When the dirt settles, Nick and Schmidt have a staid heart-to-heart about manliness and what it means to be a husband. Schmidt’s idea of husbandly duty is oddly regressive, but the result is classic New Girl. Nick tries to sway him by pointing out, “Cece’s not looking for a strong husband.” Eh, close? At least the follow-through is strong, as Nick explains to Schmidt that he’s great at being a “husband” to … Nick. Schmidt fights for him, cares about what he eats, and takes care of his hair when he passes out. This is what a husband does. (To Nick, anyhow.) I guess there are worse definitions.
Meanwhile, Winston tells the rest of the guys how often he thinks about Aly, which prompts an a capella performance of Elvis Costello’s “Alison.” Just as Winston is ready to move on from his crush, Big Schmidt gives him his phone back and he learns that Aly is apparently single. As the men head back to the city — down one Rascal and without Big Schmidt, who decide to stay with his “desert queen” — we switch focus to the ladies.
Jess and Cece’s bachelorette adventure is a small-scale echo of the road trip. Jess plans for an indulgent day of getting high and watching Anne of Green Gables, but mid-Gilbert-gawp, the girls are interrupted. The first of Schmidt and Cece’s wedding presents has arrived. When Cece opens it and finds a breadmaker, she’s perplexed. When she reads the accompanying note from Schmidt’s mom, which casts serious shade on Cece’s domestic skills, she and Jess are incensed. “This simple bitch wants you to be some kind of June Cleaver, Betty Draper, Carol Brady WIFEY?” Jess yells. (Remember: They are both incredibly high.)
Smashing back at the patriarchy, Jess and Cece go after the breadmaker with a heavily weighted stick. It should surprise me to see a stick like that just lying around the loft, but … Nick lives there.
Unfortunately, Schmidt is quite excited about the now-defunct breadmaker. Jess and Cece head to the mall to exchange it, claiming it was damaged in shipping, but they’re foiled by a store clerk. They can’t just buy another one, since it costs $1,200, which, as Jess later points out, is “a lot of dough.”
Alas, Jess and Cece do not get a slo-mo fight montage. What they do get, however, is a silly sequence where they try to secretly swap their broken breadmaker for a floor model, triggering a motion-detecting jingle with every move. They’re joined by Aly, who’s having a terrible fight with Trip and looking for someone else to spend time with. Jess — again, high as a kite — updates Winston by text, which leads to his discovery that Aly is evidently single.

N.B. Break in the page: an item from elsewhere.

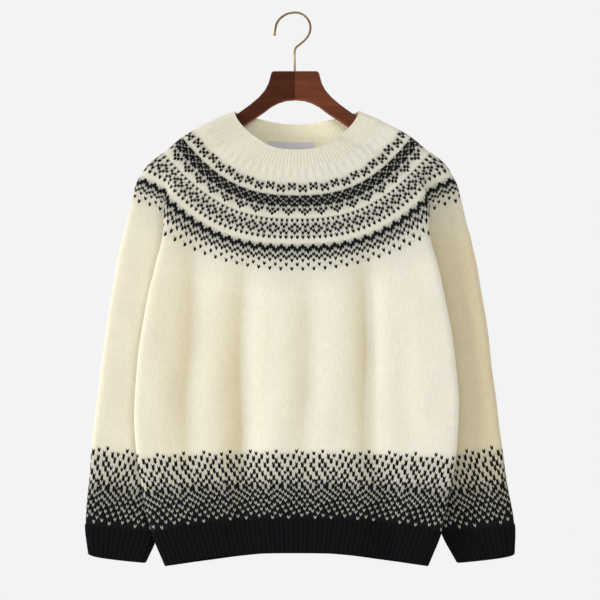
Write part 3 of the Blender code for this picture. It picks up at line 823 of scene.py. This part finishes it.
def bandsOf(surface, top, bands):
    # plain rounds keep the stitches of the band above them
    rows, counts, shifts = [], [], []
    for before, chart, shift in bands:
        middle = top + (len(rows) + before + len(chart) / 2) * cloth["course"]
        count = stitchesRound(surface, middle, len(chart[0]))
        counts += [counts[-1] if counts else count] * before + [count] * len(chart)
        shifts += [shifts[-1] if shifts else shift] * before + [shift] * len(chart)
        rows += ["...."] * before + chart
    after = knitting["rows"] - len(rows)
    below = "DDDD" if rows[-1].count("D") > knitting["manyDark"] else "...."
    return rows + [below] * after, counts + [counts[-1]] * after, shifts + [shifts[-1]] * after


def finished(piece, node):
    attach(piece, "root")
    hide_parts(node)


def finishedCloth(piece, surface, drops, node):
    # the mean length of the rounds at these drops is worked out, and nothing uses it; the piece is
    # attached and its solid hidden
    around = float(np.mean([lengthOf(surface(drop)) for drop in drops]))
    finished(piece, node)


yokeMesh = {
    "around": 600,
    "down": 68,
    "deep": 190,
    "wave": 0.35 * mm,
    "fade": (10, 8),  # the waviness fades this far from the top and the bottom, mm
    "pucker": 0.3 * mm,  # faint puckers where stitches are decreased
    "puckerAt": 4.0,  # their course, and over how many courses they fade
    "puckerFade": 2.2,
    "wales": 0.5,  # how much of the neckband's ribs runs on into the yoke, and over what it fades
    "walesFade": 2.0,
    "veilAt": (0, 48, 62),  # courses at the top, below the chart and at the bottom
    # the even darkening at those courses: the yoke's wool is darker towards its top
    "veil": (0.15, 0.14, 0.0),
    "veilMost": 0.68,
}
bodyMesh = {
    "name": "body",
    "around": 400,
    "down": 106,
    "deep": hemTop - underarm,
    "wave": 0.45 * mm,
    "fade": (10, 10),
    "course": cloth["course"],
    "speckleStart": 578.0,
}
sleeveMesh = {
    "name": "sleeve",
    "around": 120,
    "down": 128,
    "deep": 360,
    "wave": 0.5 * mm,
    "fade": (10, 10),
    "course": 3.0,
    "speckleStart": 587.0,
}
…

Lonely and ticked off, Aly joins Cece and Jess’s less-than-legal adventures and confidently defends them when the store clerk accuses them of stealing the floor-model breadmaker. Surprise, surprise! They all land in mall jail, under the watchful eye of a power-mad Paul Blart wannabe. Aly freaks out: If her co-workers find her, she might lose her job.
Before staging a jailbreak, Cece and Jess have a markedly similar version of Schmidt and Nick’s pre-marital chat. Cece’s worried that she can’t take care of Schmidt the way his mother would, and Jess reminds Cece that she’s been taking care of Jess her entire life. Okay, we get it — Schmidt is Nick’s husband, Cece is Jess’s wife. Although Nick punctured Schmidt’s worries by reminding him, “It’s 2016,” somehow Cece’s concern about transforming into Schmidt’s mother doesn’t trigger a similar Regressive Politics alert. You heard it here first: a woman’s primary role is as a caregiver, and nothing else matters!
This is the low point of the two episodes, which are otherwise quite strong. Newly convinced of her mama-bear status, Cece charges out of mall jail, and the women arrive home just in time for the guys to return from their aborted Vegas trip.
Winston immediately spots Aly in the loft and cues the guys to launch into “Alison” again, waving off Jess and Cece’s desperate attempts to stop him. (Everyone is better at stopping Robby, who’s worked up the courage to tell Cece he still loves her, and who is thoroughly ignored by the whole room.) Aly very gently turns Winston down. She’s still in a relationship with Trip, she tells him. Also, Aly is not short for Alison.
But Winston, in his best moment of the season, manages to pull himself together enough to congratulate Aly on her five-year anniversary of being a cop — the very thing Trip was so dismissive about earlier. Aly’s deeply moved, and pulls Winston in for a kiss …
… at which point a group of terrifying men charge into the loft, throw black hoods over everyone in the room, and drag them away. Worry not! It’s just Nadia’s inappropriately frightening bachelorette party. In the end, the gang gets to celebrate Schmidt and Cece’s impending nuptials the way they should be celebrated: in the back of a large truck, with male strippers and lasers and vodka and Winston having to explain to Aly that he’s prank-married.
It’s an excellent way to end an enjoyable hour, and I’m so happy for everyone, except perhaps Cece and Jess, who should maybe interrogate their ideas of a woman’s role in marriage. Let’s focus on the good stuff, though. Sam is nowhere to be found. We’re given zero signs of a romantic reunion between Jess and Nick. Winston’s happy. Schmidt and Cece are thrilled. Nadia’s giving Nick a tattoo of a shamrock in the back of a moving vehicle. Happy bachelor/ette, New Girl!